Researchers led by Spanish scientist Juan Carlos Izpisúa have created for the first time a human-monkey hybrid in a laboratory in China – an important step towards using animals for human organ transplants, project collaborator Estrella Núñez confirmed to EL PAÍS.
The team, made up of members of the Salk Institute in the United States and the Murcia Catholic University (UCAM) in Spain, genetically modified monkey embryos to deactivate genes that are essential to the formation of organs. The scientists then injected human stem cells, which are capable of creating any type of tissue, into the embryo. The product of this work is a monkey with human cells that has not been born, because researchers stopped the process. The experiment took place in China to avoid legal issues.
“The results are very promising,” says Núñez, a biologist and vice chancellor of research at UCAM. The team has not provided more details because they are waiting to publish their findings in an internationally renowned scientific journal. “From UCAM and the Salk Institute we are now trying not only to move forward and continue experimenting with human cells and rodent and pig cells, but also with non-human primates,” explains Izpisúa. “Our country is a pioneer and a world leader in these investigations,” he adds.

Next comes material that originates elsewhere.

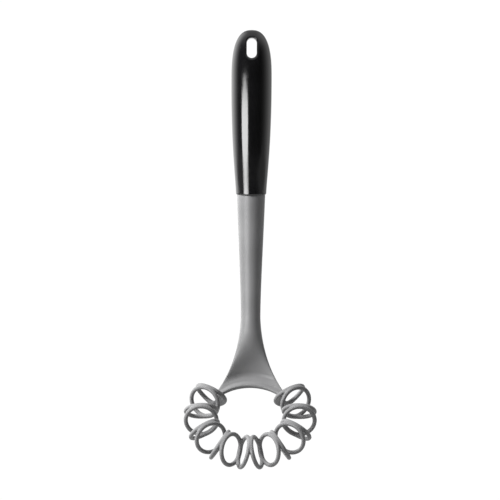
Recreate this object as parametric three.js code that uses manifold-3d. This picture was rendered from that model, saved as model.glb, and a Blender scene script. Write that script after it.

Izpisúa, born in Hellín (Albacete) in 1960, says that in 2017 his team conducted “the first experiment of human and pig chimeras in the world,” although with less success. “The human cells did not take hold. We saw that they contributed very little [to the development of the embryo]: one human cell for ever 100,000 pig cells,” says the Argentinean veterinarian Pablo Ross, a researcher from the University of California at Davis and a co-author of that experiment.
Izpisúa’s team has been able to create chimeras between more similar species, for instance the rat and the mouse, which is five times closer than humans and pigs. In 2017, the researchers also used the revolutionary genome editing tool CRISPR to deactivate genes in mouse embryos that are fundamental to the development of the heart, eyes and pancreas. The team then introduced rat stem cells that were capable of generating these organs. The result was a series of rat-mouse chimera embryos, whose gestation was also stopped in accordance to the international consensus regarding these types of experiments.